Wednesday, October 21, 2009

Cat O' Mine

Maverick: (n)

1. One that refuses to abide by the dictates of or resists adherence to a group; a dissenter.
2. A large orange cat who gets up extra early for breakfast but makes up for it by cuddling on the sofa (which is invariably covered in orange fur).

Tuesday, October 20, 2009

Randomness

I love this rusty orange color. I love mums. The crab tree outside my window is still my favorite thing about this apartment. There's a woodpecker bouncing around in it right now, trying to find a likely looking spot for a snack. Tonight I turn some of the two bushels of apples I picked this weekend into apple sauce. Tomorrow I get my hair cut.

Wednesday, October 14, 2009

A Proposal

M -

Shall we continue with another photo round due next Wednesday? A new longer term idea for a project that I had was this: find a book that you haven't read before and pick out five quotes to post (mini review of the book also a plus if so desired). Due in a few weeks? What do you think?

~S

Notes from an Audition

I was assigned to warm up in the women's bathroom. This is highly unusual to say the least. After my audition, I went back to get my case. There was a guy there, warming up.

"I'm sorry.
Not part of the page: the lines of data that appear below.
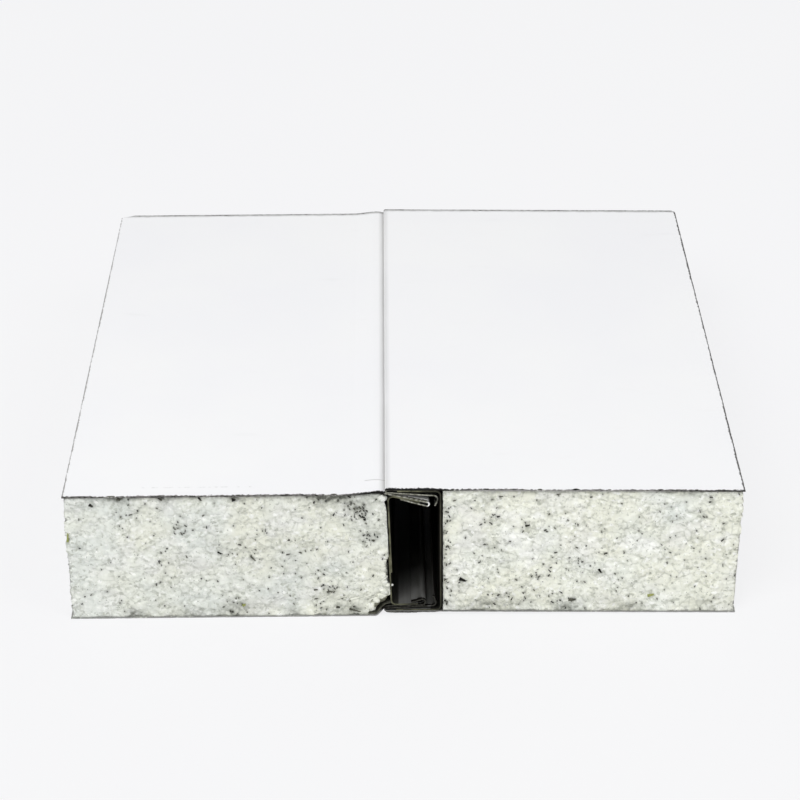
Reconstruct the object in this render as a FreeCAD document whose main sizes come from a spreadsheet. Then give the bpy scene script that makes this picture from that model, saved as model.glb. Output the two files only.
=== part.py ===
"""Joint sample of two insulated sandwich panels, snapped together edge to edge.

Each panel is a foam core between two painted sheet skins.  The left panel has the male edge:
its skins are joggled inwards and end in hemmed lips.  The right panel has the female edge:
its skins are folded back into long return legs that end in hooks, and they reach over and
under the male lips.  Bent sheet walls, held in the hems, line the duct between the cores.

Frame, in millimetres: +X runs across the joint from the male to the female panel, +Y runs
along the joint, +Z is up.  The origin is the centre of the underside.  Every section is
drawn in the XZ plane and padded both ways along Y.
"""
import FreeCAD, Part
import math
import os
import re

import Sketcher

DOC = FreeCAD.newDocument("SandwichPanelJoint")

# Driving dimensions: millimetres, and degrees for slopes and turns.
SIZES = {
    # both panels
    "half_width": 118.0,            # joint centre to either outer end
    "panel_depth": 236.0,           # along the joint
    "panel_height": 50.0,           # over both skins
    "sheet_gauge": 0.5,             # skins and duct walls alike
    "joint_step": 1.9,              # how far the female edge rides above the male one
    # male top skin: a shallow swell, then a lip that slopes into the joint
    "swell_start": 19.0,            # from the joint centre
    "swell_angle": 7.0,
    "swell_foot_radius": 20.0,
    "swell_run": 5.4,
    "swell_crest_radius": 11.5,
    "lip_slope": 14.0,
    "lip_run": 15.6,
    "lip_hem_radius": 0.5,
    "lip_hem_pinch": 3.0,           # how far the hem closes past flat
    "lip_hem_run": 9.4,
    # male bottom skin: a joggle up, then a nearly level foot
    "joggle_start": 10.6,           # from the joint centre
    "joggle_angle": 52.0,
    "joggle_radius": 1.5,
    "joggle_run": 3.25,
    "foot_slope": 1.5,
    "foot_run": 12.2,
    "foot_hem_radius": 0.9,
    "foot_hem_pinch": 19.0,
    "foot_hem_run": 3.6,
    # female skins: folded back under themselves, then hooked
    "female_reach": 7.2,            # past the joint centre, over the male panel
    "fold_radius": 0.3,
    "leg_spread": 3.9,
    "leg_run": 16.2,
    "hook_radius": 1.2,
    "hook_angle": 109.0,
    "hook_run": 2.2,
    # duct walls
    "wall_bend_radius": 1.5,
    "male_wall_corner": 5.2,        # from the joint centre to the wall, under the lip
    "male_wall_lean": 1.84,
    "upper_flange_end": 5.5,
    "upper_leg_end": 18.1,          # height of its free edge
    "lower_flange_end": 4.8,
    "lower_leg_end": 25.5,          # height of its free edge, behind the upper leg
    "female_wall_corner": 12.25,    # from the joint centre to the wall, under the skin
    "female_wall_lean": 1.0,
    "female_flange_end": 3.0,       # free edges, over and under the male panel
    # foam of the male edge, broken away at its foot and head
    "foam_foot_start": 12.6,
    "foam_foot_lip": 11.6,
    "foam_foot_lip_height": 6.4,
    "foam_foot_height": 8.2,
    "foam_head_height": 43.4,
    "foam_head_reach": 7.4,
}


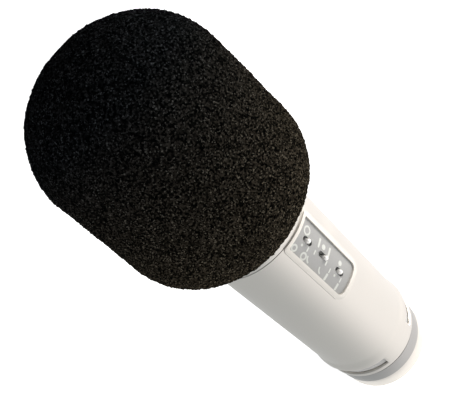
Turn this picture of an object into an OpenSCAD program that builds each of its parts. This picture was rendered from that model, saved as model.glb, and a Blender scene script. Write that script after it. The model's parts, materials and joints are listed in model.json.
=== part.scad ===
// Condenser sound pick-up with a foam windscreen, standing on the flat end of its body.
// The origin is the centre of the base face. +Z runs up the body to the foam, and -Y is the switch side.

/* [Body] */
// Outer diameter of the sleeve
body_d = 55; // [54.8:0.1:55.4]
// Thickness of the sleeve's wall
sleeve_wall = 2; // [1.8:0.1:2]
// Height of the sleeve's lower edge above the base
sleeve_z0 = 25.6; // [25.4:0.1:25.8]
// Height of the seam between the sleeve and the head
seam_z = 119.1; // [118.9:0.1:119.2]
// How far the bead stands out round the sleeve's lower edge
bead_rise = 0.8; // [0.5:0.1:1]
// Height of that bead
bead_h = 7; // [6:0.5:8]

/* [Head] */
// Height of the top of the wire grille
head_top = 211.9; // [210:0.1:212.6]
// Outer radius of the wire grille
grille_r = 26.5; // [26.4:0.1:26.6]
// Height of the nickel collar below the grille
collar_h = 5.1; // [5:0.1:5.3]
// Height of the capsule's centre
capsule_z = 170.9; // [169.6:0.1:172.6]
// Radius of the capsule's clamp rings
capsule_r = 17; // [16.8:0.1:17.2]

/* [Windscreen] */
// Height of the top of the foam
foam_top = 229.4; // [228:0.1:232]
// Widest radius of the foam, where its lower cap begins
foam_low_r = 45.4; // [42:0.1:48]
// Radius of the foam where its upper cap begins
foam_high_r = 43.4; // [40:0.1:46]
// Height of the foam's upper cap
foam_high_cap = 38.9; // [34:0.1:42]
// Height of the foam's lower cap, measured to the axis
foam_low_cap = 35.9; // [34:0.1:38]
// Height where the foam's lower curve would reach the axis
foam_pole = 115.8; // [115.3:0.1:116.6]

/* [Switch panel] */
// Width of the opening in the panel frame
panel_w = 16.6; // [16:0.1:17]
// Height of that opening
panel_h = 40.2; // [39.5:0.1:40.4]
// Distance from the seam down to the opening
panel_drop = 1.8; // [1.7:0.1:2]
// Radius of the opening's lower corners
panel_low_r = 2.6; // [2:0.1:4]
// Radius of the opening's upper corners
panel_high_r = 0.8; // [0.5:0.1:1.5]
// Width of the raised lip round the opening
lip_w = 2.3; // [2:0.1:2.6]
// How far the lip stands out of the sleeve
lip_rise = 0.6; // [0.3:0.1:0.7]
// Distance between two neighbouring lever positions
lever_step = 1.8; // [1.5:0.1:2]

/* [Tail] */
// Height of the end cap
cap_h = 8.2; // [8:0.1:8.4]
// Radius of the end cap
cap_r = 25.8; // [25.4:0.1:26]
// Height of the lock ring's lower edge
lock_z0 = 16.8; // [16.7:0.1:16.9]
// Height of the lock ring's upper face
lock_z1 = 19.8; // [19.6:0.1:20]
// How far the lock ring sinks when it is unscrewed by one turn
lock_travel = 1; // [0.8:0.1:1]
// Outer radius of the dark band below the lock ring
band_r = 26.3; // [26:0.1:26.6]
// Outer radius of the lock ring
lock_r = 27.2; // [26.9:0.1:27.4]
// Angle that the lock ring's raised tab spans, in degrees
tab_angle = 48; // [30:1:60]
// Turn of the tab's middle from the switch side, in degrees
tab_turn = -10; // [-20:1:20]
// Inner radius of the connector's socket
socket_r = 8.1; // [8:0.05:8.2]

/* [Hidden] */
$fn = 64;
// Body radii
body_r = body_d / 2;
bore_r = body_r - sleeve_wall;
// Play between pieces that stay put
play = 0.1;
// Oversize of a cutting shape past the face that it cuts
over = 1;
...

I'll get out of your way," I say.

"That's ok," he says with a hint of irony. "I'm in the ladies' restroom."

This is very bizarre. And probably illegal. It's possibly good that I didn't get the job.

Tuesday, October 13, 2009

In Pursuit


That's my orange game piece full of pie. This game is impossible to win in my experience, but somehow (whether the wine, the good company, or the winds of fate) I gathered enough pie and actually managed to land on the center space and answer a question correctly to become the winner. A most (mini) momentous occasion.

The Project - Week One

First assignment was given out about a week ago - to take and post a photo and write a little bit (about the photo or not as desired). Due date Wednesday, October 13.